** BEGIN Provided material **

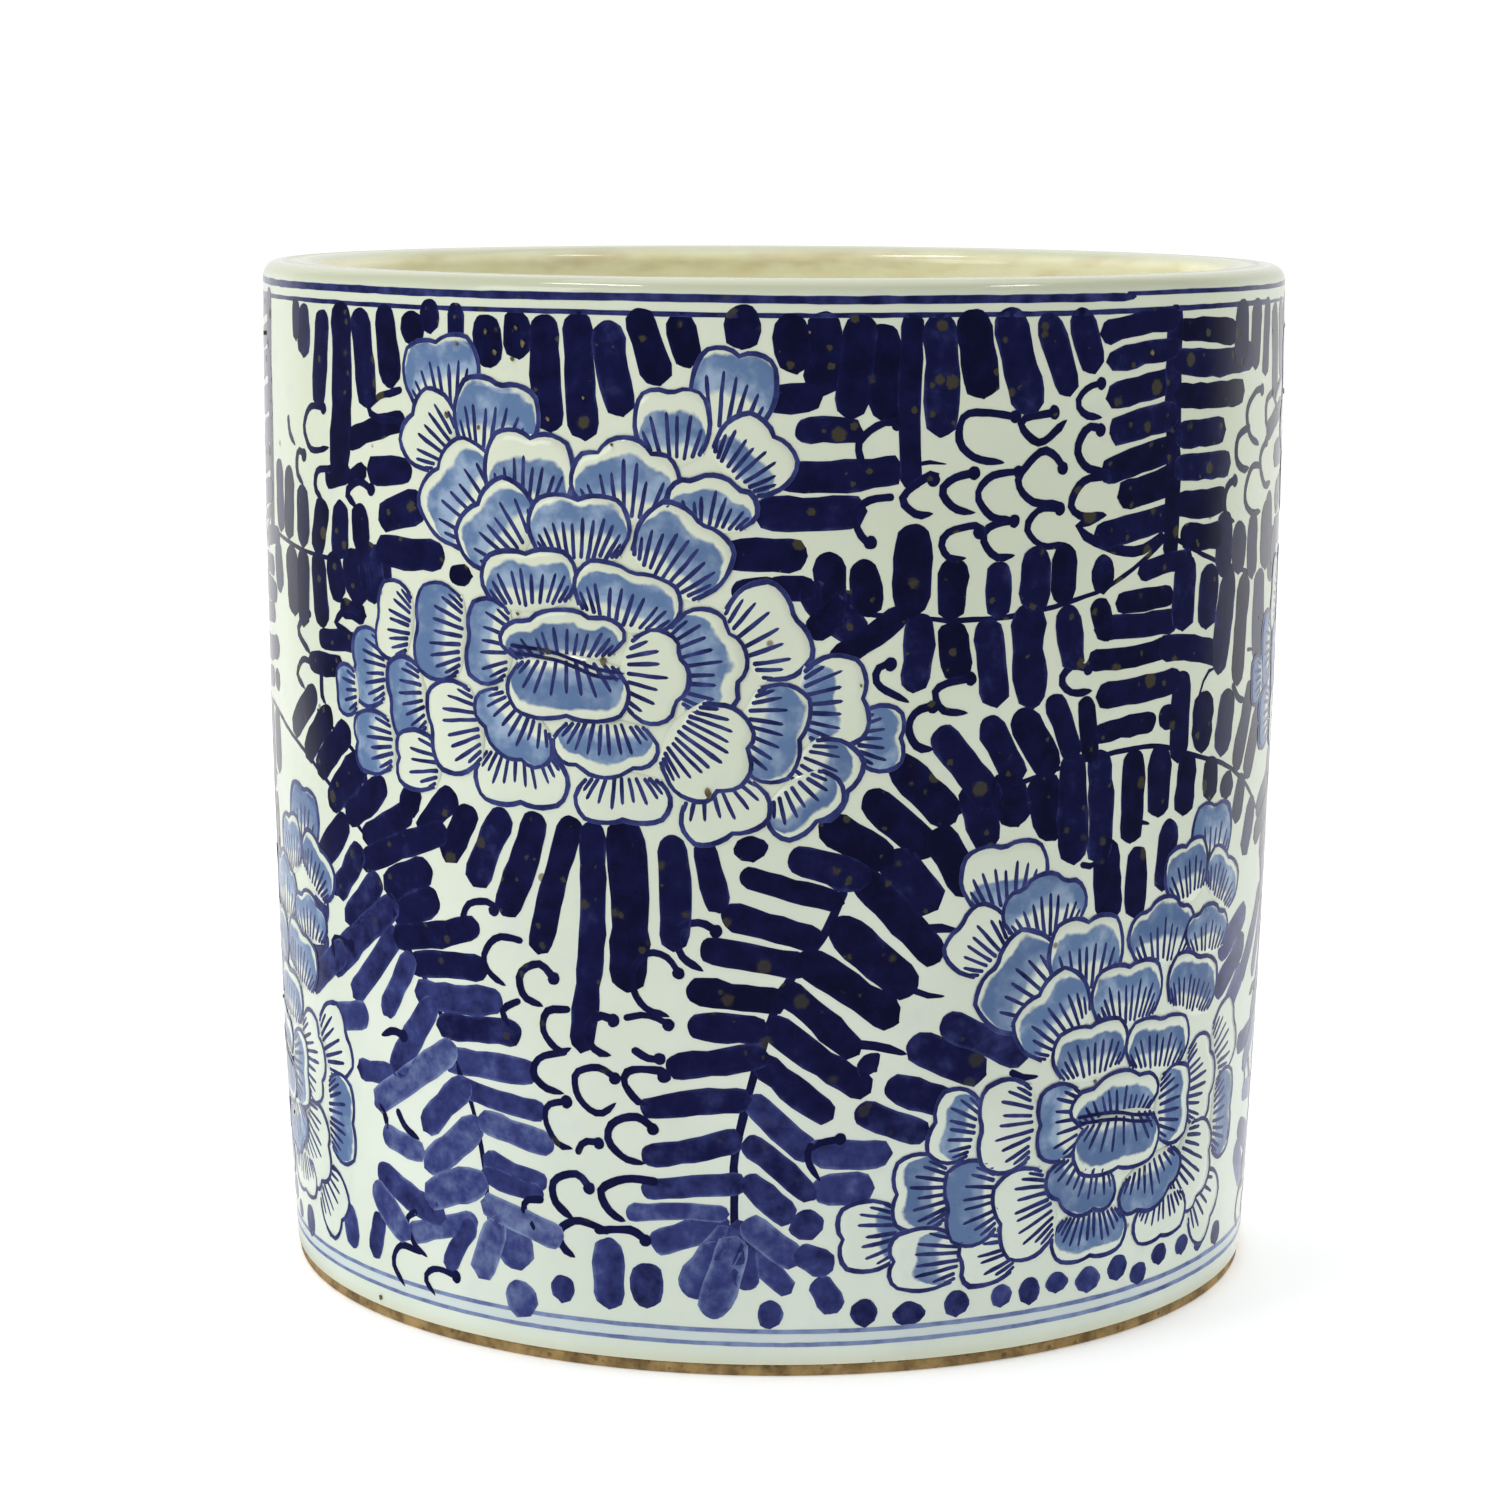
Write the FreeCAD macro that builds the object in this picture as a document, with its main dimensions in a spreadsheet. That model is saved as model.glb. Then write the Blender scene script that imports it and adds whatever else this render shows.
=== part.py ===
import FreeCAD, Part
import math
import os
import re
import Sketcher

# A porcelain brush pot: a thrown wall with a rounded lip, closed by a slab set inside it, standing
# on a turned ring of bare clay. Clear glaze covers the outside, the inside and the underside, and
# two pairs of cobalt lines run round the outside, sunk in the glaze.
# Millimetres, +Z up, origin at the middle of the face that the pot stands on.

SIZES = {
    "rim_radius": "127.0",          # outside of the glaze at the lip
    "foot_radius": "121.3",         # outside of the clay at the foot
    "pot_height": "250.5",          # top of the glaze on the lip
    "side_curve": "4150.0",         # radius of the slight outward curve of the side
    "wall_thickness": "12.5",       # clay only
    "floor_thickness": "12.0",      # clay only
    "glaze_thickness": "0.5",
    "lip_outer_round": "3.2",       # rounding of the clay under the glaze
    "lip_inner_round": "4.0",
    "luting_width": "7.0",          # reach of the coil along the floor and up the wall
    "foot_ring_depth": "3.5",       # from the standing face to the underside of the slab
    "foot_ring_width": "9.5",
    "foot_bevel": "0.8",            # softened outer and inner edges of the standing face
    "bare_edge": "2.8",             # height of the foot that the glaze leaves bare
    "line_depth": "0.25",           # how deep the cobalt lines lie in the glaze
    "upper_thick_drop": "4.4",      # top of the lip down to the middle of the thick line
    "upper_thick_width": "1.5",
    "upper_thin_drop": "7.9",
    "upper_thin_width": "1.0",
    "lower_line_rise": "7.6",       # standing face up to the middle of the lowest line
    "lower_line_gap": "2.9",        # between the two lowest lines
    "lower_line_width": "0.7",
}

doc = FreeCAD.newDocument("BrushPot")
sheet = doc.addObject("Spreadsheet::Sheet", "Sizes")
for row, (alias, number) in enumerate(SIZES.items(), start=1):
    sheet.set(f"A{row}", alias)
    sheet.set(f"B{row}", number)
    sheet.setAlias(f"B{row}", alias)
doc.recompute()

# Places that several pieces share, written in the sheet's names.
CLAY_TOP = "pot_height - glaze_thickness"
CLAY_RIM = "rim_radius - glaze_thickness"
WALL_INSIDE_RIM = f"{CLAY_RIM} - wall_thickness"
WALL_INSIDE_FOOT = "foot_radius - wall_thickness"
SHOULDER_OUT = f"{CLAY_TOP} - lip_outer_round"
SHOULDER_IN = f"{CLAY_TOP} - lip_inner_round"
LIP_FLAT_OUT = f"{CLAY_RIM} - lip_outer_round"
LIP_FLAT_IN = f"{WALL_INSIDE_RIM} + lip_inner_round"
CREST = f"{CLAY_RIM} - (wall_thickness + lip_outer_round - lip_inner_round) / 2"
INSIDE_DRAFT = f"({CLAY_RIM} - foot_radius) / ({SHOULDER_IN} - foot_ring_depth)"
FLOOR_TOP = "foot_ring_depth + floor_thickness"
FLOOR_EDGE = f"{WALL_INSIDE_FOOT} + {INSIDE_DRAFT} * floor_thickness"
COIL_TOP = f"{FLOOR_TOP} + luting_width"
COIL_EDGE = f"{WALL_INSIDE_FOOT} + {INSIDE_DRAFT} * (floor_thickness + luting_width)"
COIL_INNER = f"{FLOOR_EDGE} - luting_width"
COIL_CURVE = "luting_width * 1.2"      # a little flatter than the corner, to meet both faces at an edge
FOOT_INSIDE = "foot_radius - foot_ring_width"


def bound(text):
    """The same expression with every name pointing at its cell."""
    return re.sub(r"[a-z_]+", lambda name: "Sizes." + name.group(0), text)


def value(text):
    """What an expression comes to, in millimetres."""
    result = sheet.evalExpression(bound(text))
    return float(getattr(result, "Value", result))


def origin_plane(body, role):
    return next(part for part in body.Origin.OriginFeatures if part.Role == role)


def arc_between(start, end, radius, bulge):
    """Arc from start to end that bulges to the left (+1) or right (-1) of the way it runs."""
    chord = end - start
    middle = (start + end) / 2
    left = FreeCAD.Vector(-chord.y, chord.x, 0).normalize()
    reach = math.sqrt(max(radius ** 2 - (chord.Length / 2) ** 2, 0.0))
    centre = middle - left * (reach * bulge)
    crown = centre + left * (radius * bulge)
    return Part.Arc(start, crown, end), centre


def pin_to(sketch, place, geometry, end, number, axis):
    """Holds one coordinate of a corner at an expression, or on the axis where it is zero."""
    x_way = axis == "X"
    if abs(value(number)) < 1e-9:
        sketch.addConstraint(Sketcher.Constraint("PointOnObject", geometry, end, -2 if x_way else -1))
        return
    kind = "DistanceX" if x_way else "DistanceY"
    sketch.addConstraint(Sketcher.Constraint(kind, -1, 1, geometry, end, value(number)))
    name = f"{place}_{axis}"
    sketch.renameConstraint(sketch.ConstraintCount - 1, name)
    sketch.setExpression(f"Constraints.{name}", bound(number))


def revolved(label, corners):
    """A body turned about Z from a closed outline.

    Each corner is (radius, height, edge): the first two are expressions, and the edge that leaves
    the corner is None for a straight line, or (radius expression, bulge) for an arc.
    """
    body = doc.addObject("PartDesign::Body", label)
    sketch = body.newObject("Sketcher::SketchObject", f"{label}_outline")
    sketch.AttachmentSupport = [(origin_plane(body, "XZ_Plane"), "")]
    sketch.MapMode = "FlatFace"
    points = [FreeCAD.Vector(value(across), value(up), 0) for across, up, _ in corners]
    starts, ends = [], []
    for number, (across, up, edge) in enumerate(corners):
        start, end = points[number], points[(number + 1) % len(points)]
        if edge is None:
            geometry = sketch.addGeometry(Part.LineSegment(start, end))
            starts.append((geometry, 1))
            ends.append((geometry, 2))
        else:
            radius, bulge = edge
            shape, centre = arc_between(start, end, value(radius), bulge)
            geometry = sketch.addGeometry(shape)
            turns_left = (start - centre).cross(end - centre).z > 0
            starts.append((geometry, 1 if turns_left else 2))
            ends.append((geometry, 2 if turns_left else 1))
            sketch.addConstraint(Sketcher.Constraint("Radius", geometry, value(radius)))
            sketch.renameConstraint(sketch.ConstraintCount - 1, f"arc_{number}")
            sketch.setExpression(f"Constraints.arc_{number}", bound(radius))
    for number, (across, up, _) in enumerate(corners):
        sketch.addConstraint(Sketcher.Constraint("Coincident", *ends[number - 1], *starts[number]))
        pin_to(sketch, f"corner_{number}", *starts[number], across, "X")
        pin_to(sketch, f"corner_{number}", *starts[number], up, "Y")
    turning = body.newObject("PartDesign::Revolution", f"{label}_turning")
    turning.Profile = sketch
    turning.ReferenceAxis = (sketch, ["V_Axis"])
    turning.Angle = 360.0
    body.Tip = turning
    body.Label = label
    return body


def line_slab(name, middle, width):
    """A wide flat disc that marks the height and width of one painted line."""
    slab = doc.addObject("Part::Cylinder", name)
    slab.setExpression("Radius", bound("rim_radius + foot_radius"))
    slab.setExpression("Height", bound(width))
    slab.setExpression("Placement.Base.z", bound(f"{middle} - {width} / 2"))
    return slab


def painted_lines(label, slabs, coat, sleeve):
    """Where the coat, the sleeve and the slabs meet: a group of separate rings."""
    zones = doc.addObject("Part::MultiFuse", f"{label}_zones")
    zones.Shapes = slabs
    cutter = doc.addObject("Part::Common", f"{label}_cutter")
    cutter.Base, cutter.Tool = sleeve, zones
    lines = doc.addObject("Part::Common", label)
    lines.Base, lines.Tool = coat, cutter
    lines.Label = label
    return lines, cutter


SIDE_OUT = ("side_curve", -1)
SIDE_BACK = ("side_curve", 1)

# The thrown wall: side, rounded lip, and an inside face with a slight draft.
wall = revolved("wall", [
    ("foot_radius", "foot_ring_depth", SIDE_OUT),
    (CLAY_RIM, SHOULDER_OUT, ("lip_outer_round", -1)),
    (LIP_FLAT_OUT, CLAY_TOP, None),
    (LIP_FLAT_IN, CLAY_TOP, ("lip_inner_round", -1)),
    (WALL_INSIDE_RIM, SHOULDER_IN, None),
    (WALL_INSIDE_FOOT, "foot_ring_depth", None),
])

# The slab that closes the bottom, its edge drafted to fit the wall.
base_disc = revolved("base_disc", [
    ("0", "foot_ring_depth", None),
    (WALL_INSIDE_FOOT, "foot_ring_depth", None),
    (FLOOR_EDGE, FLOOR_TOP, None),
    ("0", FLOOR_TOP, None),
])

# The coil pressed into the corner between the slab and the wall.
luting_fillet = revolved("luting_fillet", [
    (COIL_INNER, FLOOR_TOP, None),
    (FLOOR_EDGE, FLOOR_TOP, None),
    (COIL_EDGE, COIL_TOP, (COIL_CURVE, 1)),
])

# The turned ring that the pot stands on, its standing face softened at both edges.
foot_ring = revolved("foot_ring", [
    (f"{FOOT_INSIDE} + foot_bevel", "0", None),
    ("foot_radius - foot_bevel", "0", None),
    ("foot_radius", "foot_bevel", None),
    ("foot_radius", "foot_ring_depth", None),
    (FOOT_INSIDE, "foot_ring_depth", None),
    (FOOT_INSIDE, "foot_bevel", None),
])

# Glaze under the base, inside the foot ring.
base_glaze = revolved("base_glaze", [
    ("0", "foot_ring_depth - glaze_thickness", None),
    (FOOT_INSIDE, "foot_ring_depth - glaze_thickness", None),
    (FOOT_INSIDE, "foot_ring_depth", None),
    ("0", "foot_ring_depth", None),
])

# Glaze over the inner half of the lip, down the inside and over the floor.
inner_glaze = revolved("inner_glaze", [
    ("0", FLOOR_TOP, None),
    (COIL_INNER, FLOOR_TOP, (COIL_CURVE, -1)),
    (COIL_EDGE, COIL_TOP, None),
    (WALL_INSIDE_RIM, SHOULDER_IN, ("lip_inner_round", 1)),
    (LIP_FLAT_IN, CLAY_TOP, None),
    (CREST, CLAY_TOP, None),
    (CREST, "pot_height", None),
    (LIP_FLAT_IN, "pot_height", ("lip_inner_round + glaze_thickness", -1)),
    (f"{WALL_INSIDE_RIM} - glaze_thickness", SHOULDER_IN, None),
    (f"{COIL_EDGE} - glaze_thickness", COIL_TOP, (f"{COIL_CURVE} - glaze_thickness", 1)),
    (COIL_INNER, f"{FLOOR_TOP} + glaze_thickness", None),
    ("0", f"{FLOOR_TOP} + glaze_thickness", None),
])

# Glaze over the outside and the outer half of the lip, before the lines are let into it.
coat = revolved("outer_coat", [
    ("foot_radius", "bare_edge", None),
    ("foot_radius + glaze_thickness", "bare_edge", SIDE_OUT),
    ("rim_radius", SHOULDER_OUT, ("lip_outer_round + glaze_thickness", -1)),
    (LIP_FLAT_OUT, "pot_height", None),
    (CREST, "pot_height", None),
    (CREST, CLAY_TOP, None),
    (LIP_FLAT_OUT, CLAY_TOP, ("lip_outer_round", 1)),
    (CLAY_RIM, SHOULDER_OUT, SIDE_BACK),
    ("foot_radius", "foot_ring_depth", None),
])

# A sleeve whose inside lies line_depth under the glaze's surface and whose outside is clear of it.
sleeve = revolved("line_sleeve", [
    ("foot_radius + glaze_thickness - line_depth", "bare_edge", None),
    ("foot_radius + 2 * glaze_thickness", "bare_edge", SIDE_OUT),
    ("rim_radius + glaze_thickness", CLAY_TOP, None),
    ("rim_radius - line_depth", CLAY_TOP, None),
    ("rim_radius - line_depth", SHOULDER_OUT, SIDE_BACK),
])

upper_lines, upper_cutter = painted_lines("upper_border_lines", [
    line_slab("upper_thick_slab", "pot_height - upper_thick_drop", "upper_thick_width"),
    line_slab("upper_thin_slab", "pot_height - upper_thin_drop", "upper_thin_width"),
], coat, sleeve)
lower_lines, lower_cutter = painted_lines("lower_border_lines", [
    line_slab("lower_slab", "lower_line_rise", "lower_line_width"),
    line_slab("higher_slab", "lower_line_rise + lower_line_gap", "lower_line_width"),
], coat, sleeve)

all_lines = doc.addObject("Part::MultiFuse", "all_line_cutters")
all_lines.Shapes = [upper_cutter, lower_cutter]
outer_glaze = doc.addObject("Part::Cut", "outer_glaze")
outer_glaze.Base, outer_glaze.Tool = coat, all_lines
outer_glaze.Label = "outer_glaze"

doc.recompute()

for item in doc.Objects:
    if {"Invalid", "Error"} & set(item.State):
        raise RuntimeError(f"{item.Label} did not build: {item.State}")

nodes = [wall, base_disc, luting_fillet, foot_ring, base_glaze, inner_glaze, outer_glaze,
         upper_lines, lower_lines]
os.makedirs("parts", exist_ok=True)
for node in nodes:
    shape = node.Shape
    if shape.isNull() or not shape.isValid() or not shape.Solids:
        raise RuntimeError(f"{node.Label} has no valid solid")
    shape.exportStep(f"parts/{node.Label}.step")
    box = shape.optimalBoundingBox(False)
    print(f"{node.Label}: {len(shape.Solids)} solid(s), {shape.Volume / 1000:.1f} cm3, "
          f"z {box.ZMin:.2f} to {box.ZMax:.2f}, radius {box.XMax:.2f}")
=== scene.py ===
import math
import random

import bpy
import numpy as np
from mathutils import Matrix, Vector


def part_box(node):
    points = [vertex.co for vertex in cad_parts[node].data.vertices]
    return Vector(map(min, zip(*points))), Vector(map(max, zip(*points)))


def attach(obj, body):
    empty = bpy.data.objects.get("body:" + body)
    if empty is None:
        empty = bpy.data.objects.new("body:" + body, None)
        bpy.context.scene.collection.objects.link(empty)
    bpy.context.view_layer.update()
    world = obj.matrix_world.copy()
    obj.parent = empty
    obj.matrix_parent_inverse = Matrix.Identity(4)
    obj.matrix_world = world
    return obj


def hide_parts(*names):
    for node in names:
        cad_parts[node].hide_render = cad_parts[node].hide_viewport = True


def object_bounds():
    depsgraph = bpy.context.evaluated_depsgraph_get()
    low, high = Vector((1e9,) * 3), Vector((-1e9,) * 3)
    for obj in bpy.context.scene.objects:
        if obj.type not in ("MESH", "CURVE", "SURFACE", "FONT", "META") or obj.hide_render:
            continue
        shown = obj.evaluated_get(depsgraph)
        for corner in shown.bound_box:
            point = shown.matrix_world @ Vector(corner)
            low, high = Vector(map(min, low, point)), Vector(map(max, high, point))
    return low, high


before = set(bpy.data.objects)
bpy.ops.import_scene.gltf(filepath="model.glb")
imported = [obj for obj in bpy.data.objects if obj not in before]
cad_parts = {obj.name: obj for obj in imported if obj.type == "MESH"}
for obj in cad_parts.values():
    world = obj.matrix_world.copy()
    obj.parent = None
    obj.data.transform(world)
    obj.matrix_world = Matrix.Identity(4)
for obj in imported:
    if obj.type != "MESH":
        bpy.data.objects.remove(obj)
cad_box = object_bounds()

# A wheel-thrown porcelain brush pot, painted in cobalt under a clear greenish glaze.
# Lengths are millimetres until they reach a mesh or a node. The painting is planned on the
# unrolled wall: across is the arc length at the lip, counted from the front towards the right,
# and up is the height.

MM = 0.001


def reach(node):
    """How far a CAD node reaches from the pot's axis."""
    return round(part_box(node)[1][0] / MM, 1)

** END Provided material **

Give again the run of lines that opens at the line with "all_lines.Shapes = [upper_cutter, lower_cutter]" and closes at the line with "shown = obj.evaluated_get(depsgraph)", exactly, and only that run.

### [Output for this exercise]
all_lines.Shapes = [upper_cutter, lower_cutter]
outer_glaze = doc.addObject("Part::Cut", "outer_glaze")
outer_glaze.Base, outer_glaze.Tool = coat, all_lines
outer_glaze.Label = "outer_glaze"

doc.recompute()

for item in doc.Objects:
    if {"Invalid", "Error"} & set(item.State):
        raise RuntimeError(f"{item.Label} did not build: {item.State}")

nodes = [wall, base_disc, luting_fillet, foot_ring, base_glaze, inner_glaze, outer_glaze,
         upper_lines, lower_lines]
os.makedirs("parts", exist_ok=True)
for node in nodes:
    shape = node.Shape
    if shape.isNull() or not shape.isValid() or not shape.Solids:
        raise RuntimeError(f"{node.Label} has no valid solid")
    shape.exportStep(f"parts/{node.Label}.step")
    box = shape.optimalBoundingBox(False)
    print(f"{node.Label}: {len(shape.Solids)} solid(s), {shape.Volume / 1000:.1f} cm3, "
          f"z {box.ZMin:.2f} to {box.ZMax:.2f}, radius {box.XMax:.2f}")
=== scene.py ===
import math
import random

import bpy
import numpy as np
from mathutils import Matrix, Vector


def part_box(node):
    points = [vertex.co for vertex in cad_parts[node].data.vertices]
    return Vector(map(min, zip(*points))), Vector(map(max, zip(*points)))


def attach(obj, body):
    empty = bpy.data.objects.get("body:" + body)
    if empty is None:
        empty = bpy.data.objects.new("body:" + body, None)
        bpy.context.scene.collection.objects.link(empty)
    bpy.context.view_layer.update()
    world = obj.matrix_world.copy()
    obj.parent = empty
    obj.matrix_parent_inverse = Matrix.Identity(4)
    obj.matrix_world = world
    return obj


def hide_parts(*names):
    for node in names:
        cad_parts[node].hide_render = cad_parts[node].hide_viewport = True


def object_bounds():
    depsgraph = bpy.context.evaluated_depsgraph_get()
    low, high = Vector((1e9,) * 3), Vector((-1e9,) * 3)
    for obj in bpy.context.scene.objects:
        if obj.type not in ("MESH", "CURVE", "SURFACE", "FONT", "META") or obj.hide_render:
            continue
        shown = obj.evaluated_get(depsgraph)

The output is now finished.